* [Goal]:
Repeat exactly the lines from the start of the material below up to and including the "fold_r = 2; // [1:0.1:4]" line.

───── Collected material

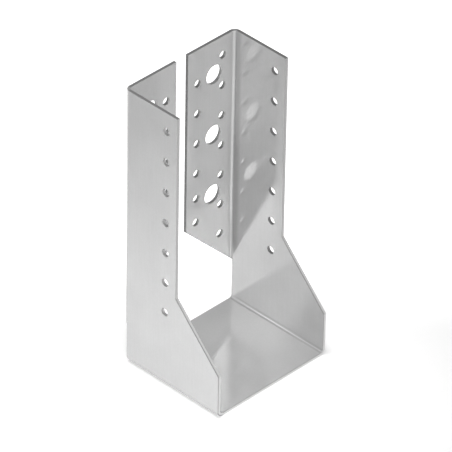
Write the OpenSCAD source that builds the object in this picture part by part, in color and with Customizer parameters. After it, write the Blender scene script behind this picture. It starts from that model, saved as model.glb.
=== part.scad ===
// Concealed-flange joist hanger, folded from one sheet of zinc-coated steel.
// A flat seat carries the joist, two side walls rise from it, and a flange on
// each wall turns inwards behind the joist, where it is fixed to the header.
// X runs across the joist, +Y points at the header and +Z is up. The origin is
// the middle of the bounding box, at the underside of the seat.

/* [Joist] */
// Clear width between the side walls, the width of the joist
joist_w = 80; // [60:1:140]
// Height of the side walls above the top of the seat
wall_h = 180; // [170:1:240]

/* [Sheet] */
// Thickness of the sheet
sheet_t = 2; // [1:0.1:3]
// Inner radius of every fold
fold_r = 2; // [1:0.1:4]

/* [Side walls] */
// Depth of the seat and of the foot of each wall, from the header face
seat_d = 74; // [65:1:100]
// Depth of the upper part of each wall, from the header face
wall_d = 40.5; // [36:0.5:55]
// Height of the upright front edge at the foot of each wall
foot_h = 28; // [15:1:35]
// Height over which the front edge slopes back from the foot to the upper wall
slope_h = 35; // [20:1:40]
// Setback of the seat's and the walls' rear edges from the header face
rear_setback = 3; // [1:0.5:4]

/* [Flanges] */
// Width of each flange, from the outer face of its wall
flange_w = 37.5; // [34:0.5:41]
// Height of the flange's lower edge where it meets the outer face of the wall
flange_foot_h = 26; // [20:1:35]
// Angle at which the flange's lower edge rises towards the middle
flange_cut_angle = 45; // [30:1:50]

/* [Nail holes] */
// Diameter of the nail holes
nail_d = 5; // [3:0.1:6]
// Height between one nail hole and the next in a column
nail_pitch = 20; // [16:1:21]
// Nail holes in the column beside each fold, and in each side wall
nail_rows = 7; // [3:1:7]
// Distance of the highest nail holes from the top edge
nail_top = 12; // [8:1:16]
// Distance of the side walls' nail holes from the front edge of the upper wall
wall_nail_inset = 8; // [6:0.5:14]
// Distance of the nail holes beside the fold from the outer face of the wall
fold_nail_inset = 11; // [9:0.5:12]
// Distance of the flange's inner nail holes from its free edge
edge_nail_inset = 7.5; // [5:0.5:8]
// Evenly spaced nail holes in the column beside the free edge
edge_nail_rows = 4; // [2:1:4]
// Drop to the last nail hole but one beside the free edge
edge_nail_drop = 17; // [10:1:20]
// Drop from there to the lowest nail hole beside the free edge
edge_nail_last_drop = 16; // [10:1:20]

/* [Bolt holes] */
// Diameter of the bolt holes
bolt_d = 12; // [9:0.5:13]
// Distance of the bolt holes from the flange's free edge
bolt_inset = 20; // [18:0.5:21]
// Bolt holes in each flange
bolt_rows = 3; // [1:1:3]

/* [Hidden] */
$fn = 64;

// Sheet faces and folds
outer_w = joist_w + 2 * sheet_t;
outer_r = fold_r + sheet_t;
top_z = wall_h + sheet_t;
header_y = seat_d / 2;
front_y = -seat_d / 2;
wall_front_y = header_y - wall_d;
rear_edge_y = header_y - rear_setback;
flange_free_x = outer_w / 2 - flange_w;
side_face_x = outer_w / 2;
flange_rise = tan(flange_cut_angle);
rear_edge_top_z = flange_foot_h + sheet_t * flange_rise;

// Hole rows and columns
top_nail_z = top_z - nail_top;
edge_nail_z = top_nail_z - nail_pitch / 2;
last_even_z = edge_nail_z - (edge_nail_rows - 1) * nail_pitch;
wall_nail_y = wall_front_y + wall_nail_inset;
fold_nail_x = side_face_x - fold_nail_inset;
edge_nail_x = flange_free_x + edge_nail_inset;
bolt_x = flange_free_x + bolt_inset;
bolt_pitch = 2 * nail_pitch;

// Length by which a cut runs past the faces it goes through
cut = 1;

// Heights of the evenly spaced nail rows, from the top one down
function nail_heights(first, rows) = [for (row = [0:rows - 1]) first - row * nail_pitch];

// Heights of the column beside the flange's free edge: an even run, then two closer holes
edge_nail_heights = concat(
    nail_heights(edge_nail_z, edge_nail_rows),
    [last_even_z - edge_nail_drop, last_even_z - edge_nail_drop - edge_nail_last_drop]
);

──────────

* [Solution below]:
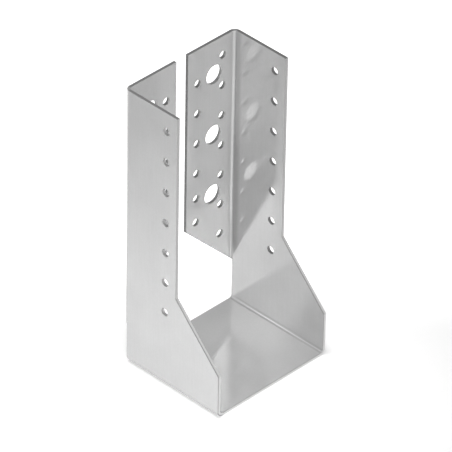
Write the OpenSCAD source that builds the object in this picture part by part, in color and with Customizer parameters. After it, write the Blender scene script behind this picture. It starts from that model, saved as model.glb.
=== part.scad ===
// Concealed-flange joist hanger, folded from one sheet of zinc-coated steel.
// A flat seat carries the joist, two side walls rise from it, and a flange on
// each wall turns inwards behind the joist, where it is fixed to the header.
// X runs across the joist, +Y points at the header and +Z is up. The origin is
// the middle of the bounding box, at the underside of the seat.

/* [Joist] */
// Clear width between the side walls, the width of the joist
joist_w = 80; // [60:1:140]
// Height of the side walls above the top of the seat
wall_h = 180; // [170:1:240]

/* [Sheet] */
// Thickness of the sheet
sheet_t = 2; // [1:0.1:3]
// Inner radius of every fold
fold_r = 2; // [1:0.1:4]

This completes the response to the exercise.